I watch a lot of Dead Mall videos on YouTube and I wanted to see what everyone's thoughts are on why there's so many dead malls now.

102 comments
  • Birthed by and killed by capitalism. Tone deaf retailers charging too much for not enough for too long PLUS general trend to take away "free" public places where regular people can casually gather and kill a few hours having low/no cost fun.

  • Conventional brick and mortar retail is extremely expensive to maintain. It has less to do with Amazon specifically, and more to do with the rise of online retail & direct to consumer business models more generally. Don't get me wrong, Amazon was a huge pioneer in that area, but it would have happened one way or another.

  • our mall had an arcade, a waldenbooks, and a kiosk that sold gorgeous glass dragon figures.

    can't get any of those at amazon.

    i miss it. :(

    • Dang, I kind of want one of those glass dragons. That sounds awesome

  • This is anecdotal to me, but I remember going to the mall a whole lot as a kid cuz my mom liked shopping at the stores there. Nowadays, she still shops at the same stores, but usually through their own websites. For me, when I learned how to drive and could go to the mall myself, it was probably only to go to a place like Gamestop, since the one in the mall was the closest to me. Again, online shopping, and especially being able to download games through like, Xbox Live, the eShop (and Steam, but I wasn't really into PC gaming until much more recently) was much more convenient than having to drive 20-30 minutes to the mall.

    EDIT: Another thing I remembered is that a Target opened up closer to where I lived, so it just became more convenient to shop there for stuff like cheap clothes vs brand name places like H&M. They also sold stuff you couldn't buy at the mall like groceries, so it was more enticing, i guess.

    Recently I went back to the mall I grew up around and it was a lot more empty. One of the really big stores that was there when I was a kid was Sears and they're gone now, and that mall had a TON of space dedicated to Sears. No one has come to lease that space. The mall has a sprawling parking lot that's mostly empty now.

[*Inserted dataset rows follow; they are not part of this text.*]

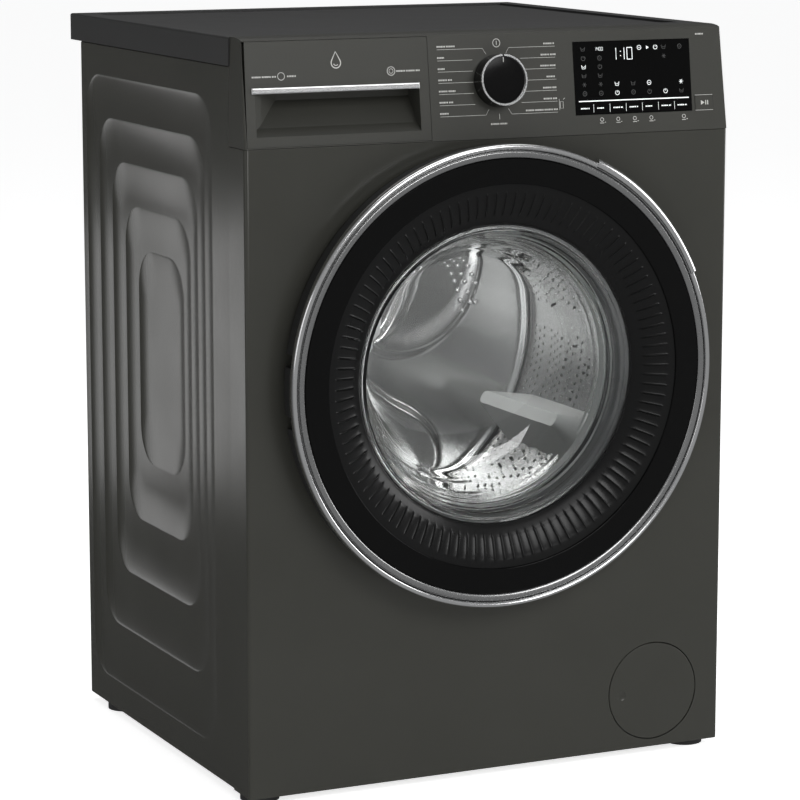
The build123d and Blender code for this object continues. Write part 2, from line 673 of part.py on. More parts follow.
def make_door_handle():
    """Curved grip set into the ring, on a lever that pivots inside the door."""
    with BuildPart() as door_handle:
        turn(
            (256.4, -31), (257.2, -34.5), (260, -36.6), (264.5, -36.8), (268, -34.6),
            (268.6, -29), (267, -22), (264.4, -22), (264.8, -27), (262, -29.5), (258, -28.5),
            (256.4, -28.5),
        )
        sector((200, 290), (HANDLE_START, HANDLE_END), (-50, -10), Mode.INTERSECT)
        sector((236, 258.5), (HANDLE_MID - 4, HANDLE_MID + 4), (-30, -27.5))
        with BuildSketch(handle_pivot_plane()):
            Circle(HANDLE_PIN_R)
        extrude(amount=23, both=True)
    return door_handle


def make_latch_hook():
    """Hook on a vertical pin in the door."""
    with BuildPart() as latch_hook:
        plan_prism(
            (456, 474),
            (HOOK_X - 3, -16), (HOOK_X + 3, -16), (HOOK_X + 2, 9), (HOOK_X + 7, 10),
            (HOOK_X + 3, 17), (HOOK_X - 2, 17),
        )
        post(HOOK_X, HOOK_DEPTH, 4.5, (451, 479))
        post(HOOK_X, HOOK_DEPTH, 2, (447, 483))
    return latch_hook


def make_door_lock():
    """Interlock box behind the front panel, open to the front for the hook."""
    with BuildPart() as door_lock:
        block((190, 234), (SHEET + 0.2, 28), (436, 494))
        block((198, 225), (-5, 24), (449, 481), Mode.SUBTRACT)
        block((206, 226), (27.5, 36), (440, 452))
    return door_lock


# ------------------------------------------------------- gasket, tub and what it holds
def make_door_gasket():
    """Bellows seal from the front panel's opening to the tub's neck."""
    with BuildPart() as door_gasket:
        turn(
            (186, -1.6), (170, -1.6), (165.4, 1.5), (163.6, 8), (160.6, 14), (163.4, 15.6),
            (167.5, 10), (168.6, 5), (171.6, 2.6), (172.2, 16), (173, 28), (188, 33),
            (190, 40), (174, 43.4), (173.8, 61), (176.8, 61), (176.8, 47.5), (192, 43.2),
            (194, 39), (191.4, 30), (178.6, 25), (178.2, 14), (175.8, 14), (175.6, -0.2),
            (186, -0.2),
        )
    return door_gasket


def make_gasket_clamps():
    """Spring wire at the front panel and clamp band round the tub's neck."""
    with BuildPart() as gasket_clamps:
        with BuildSketch(Plane.XY.offset(AXIS_Z)):
            with Locations((180.4, FRONT + 18)):
                Circle(1.6)
            with Locations((178, FRONT + 55)):
                Rectangle(1.8, 7)
        revolve(axis=DRUM_AXIS)
    return gasket_clamps


def make_tub_front():
    """Front half of the tub, with its neck and the sump outlet."""
    inner = TUB_R - TUB_WALL
    with BuildPart() as tub_front:
        turn(
            (170, 45), (173.5, 45), (173.5, TUB_FRONT), (inner, TUB_FRONT + 4),
            (TUB_R, TUB_FRONT + 9), (TUB_R, 206), (274, 206), (274, TUB_JOINT),
            (inner, TUB_JOINT), (inner, 73), (258, 70), (170, 66),
        )
        post(SUMP_X, SUMP_DEPTH, 22, (182, 206))
        bar(0, AXIS_Z, inner, (90, 200), Mode.SUBTRACT)
        post(SUMP_X, SUMP_DEPTH, 19, (175, 215), Mode.SUBTRACT)
    return tub_front


def make_tub_rear():
    """Rear half of the tub: bearing boss, ribs, spring ears, damper feet and fill spigot."""
    inner, joint = TUB_R - TUB_WALL, TUB_JOINT + 0.4
    with BuildPart() as tub_rear:
        turn(
            (inner, joint), (274, joint), (274, 222), (TUB_R, 222), (TUB_R, TUB_REAR - 5),
            (inner, TUB_REAR), (60, TUB_REAR), (44, 438), (44, 458), (26, 458), (26, 444),
            (22, 444), (22, 438), (31, 438), (31, 418), (60, 420), (inner - 4, 420), (inner, 416),
        )
        with BuildSketch(front_plane(TUB_REAR - 1)):
            with Locations((0, AXIS_Z)):
                with PolarLocations(152, 12):
                    Rectangle(212, 4)
        extrude(amount=-9)
        for side in (-1, 1):
            x = side * SPRING_X + COIL_R
            block((x - 6, x + 6), (SPRING_DEPTH - 6, SPRING_DEPTH + 6), (625, 688))
            x = side * 178
            block((x - 10, x + 10), (DAMPER_DEPTH - 10, DAMPER_DEPTH + 10), (246, 280))
        post(FILL_X, FILL_DEPTH, 19, (695, 727))
        bar(0, AXIS_Z, inner - 0.01, (joint, 416), Mode.SUBTRACT)
        post(FILL_X, FILL_DEPTH, 16, (690, 730), Mode.SUBTRACT)
        for x in (-30, 30):
            bar(x, AXIS_Z - 253, 3.7, (410, 440), Mode.SUBTRACT)
    return tub_rear


def make_front_counterweights():
    """Two cast arcs on the front of the tub, above and below the seal."""
    with BuildPart() as front_counterweights:
        for first in (28, 208):
            sector((200, 258), (first, first + 124), (24, TUB_FRONT - 0.6))
        chamfer(front_counterweights.faces().group_by(Axis.Y)[0].edges(), 4)
    return front_counterweights


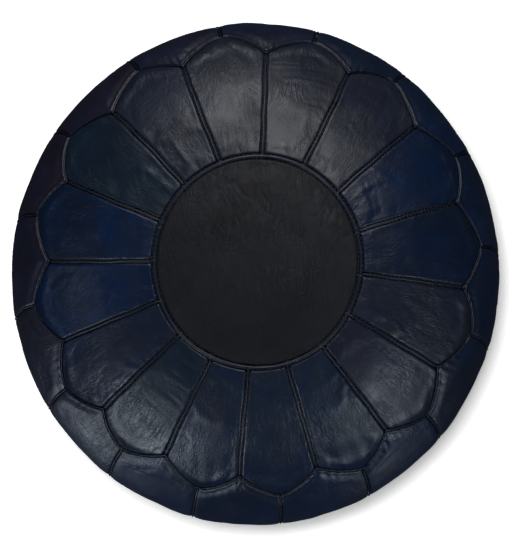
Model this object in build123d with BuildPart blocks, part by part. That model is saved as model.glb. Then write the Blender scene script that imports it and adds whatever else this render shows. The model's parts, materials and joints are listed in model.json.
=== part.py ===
"""Round leather pouf: a medallion, a rosette of petals and a ring of side panels over a flat base.

The cover is a skin of revolution about Z, standing on Z = 0. Its outline is a chain of tangent
arcs, each named by its radius and by the lean of the skin at its end: 0 degrees where the skin
faces up, 90 at the widest ring and 180 where it faces down. All sizes are in millimetres.
The base is two half discs with a zip in a shallow pocket between them, along X.
"""

import os
from math import asin, cos, degrees, radians, sin, tan

from build123d import *

# ---- the whole pouf -------------------------------------------------------------------------
HEIGHT = 320.0
DIAMETER = 530.0
PETALS = 16
MEDALLION_R = 106.0  # middle of the piping round the medallion
VALLEY_R = 218.0  # where two petals and a side panel meet, seen from above
TIP_R = 239.5  # outer point of each petal, seen from above
SCALLOP_BULGE = 3.0  # how far the edge of a petal bows out between valley and tip
SPREAD = 3.2  # degrees that the hand-cut rosette's seams crowd round from one side...
SPREAD_TOWARDS = 158.0  # ...towards the seams at this angle, so that the petals differ in width
BASE_SEAM_R = 190.0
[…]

    I remember as a kid there were always like, crazy extravagant displays at the mall around the Holiday Season, and things like raffles where you could win a new car or something, but I don't think any of that has happened there in recent years to nearly the same scale.

    I wouldn't say this mall is completely dead yet (I visited a different mall that had like, maybe 5 stores open and a lot of converted office space in it on a Saturday afternoon and that was eerie and dead while still being open to the public), but I think its on its way out.

  • I'd like to think it was a combination of all the online shopping sites for all your non-groceries that started killing them off.

    Why go to a mall to buy that hat you always wanted when it's not only available online on the website of wherever you are planning to go but could be cheaper? That, or just buy it on Am*zon.

    That, and I firmly believe people in various first world countries have gotten lazy enough that they'll gladly wait the however long it takes for something to arrive by mail, but spending the time to have to drive somewhere and walk from the parking lot to wherever in the mall the store they want is? Haell Nah! Combine that with inflation (meaning higher gas prices) and you have people not going to malls unless they have to.

    It's why surviving US malls usually have something to keep them alive to attract people anymore, I swear. Some sort of gimmick like that one well known mall with the amusement park in it or how the mall near where I live has an aquarium in it (never been, so I don't know how effective it is at attracting people). I don't think the restaurants you'll find in malls are even enough to attract enough people keep malls afloat, either, but I could be dead wrong about that one.

  • This is a fascinating question. I don't think it was just Amazon either. Although the price undercutting definitely helped.

    Like many others here, I remember malls having lots of cool smaller shops with various specialties. Toys, books, electronics, games, clothes, decor, whatever. It's where you'd find more niche things.

    Like if "Spencer's Gifts" wasn't 99% raunchy sex stuff now. (Although hey, there was that too.)

    It was funny in the 90's watching this idea of teenage girls coming back with a multi-bag haul from a mall run. Ha! Not anymore.

    Nowadays though, in my big metropolitan area malls are doing okay, but you get two classes generally:

    1. Run down, sketchy malls, with stores that can't afford to decorate their storefront but they'll have weird stuff like wall-hanger katanas and other almost-weaponry alongside dragon statues and glass pipes and stuff. Stores like this are punctuated by pushy kiosks that try to sell you snake oil.

    These malls are still kinda hanging on. The ones here are trying to do cool things like theaters and experiences. I think it can be a cool place for fledgling businesses to do more experimental stuff. Unfortunately, the said-sketchiness still makes them a bit unappealing to visit.

    1. Bougie malls, more numerous here. Every one is a clone because it features the exact same fashion-brand super-empires. And no, your working-class butt isn't their target audience. Keep moving, because they removed the benches too. Along the way, you will still be harassed by pushy kiosks, but the snake oil is in much fancier packaging!

    Each individual suite has like 15 items on display that cost more than the suited foot-aching sales person makes in 6 months before taxes.

    I have no idea how these places are still running. Lol

  • Amazon certainly helped.

    The stagnation of several anchor stores like Sears also helped. Sears was in serious decline well before Amazon became a major player in the market.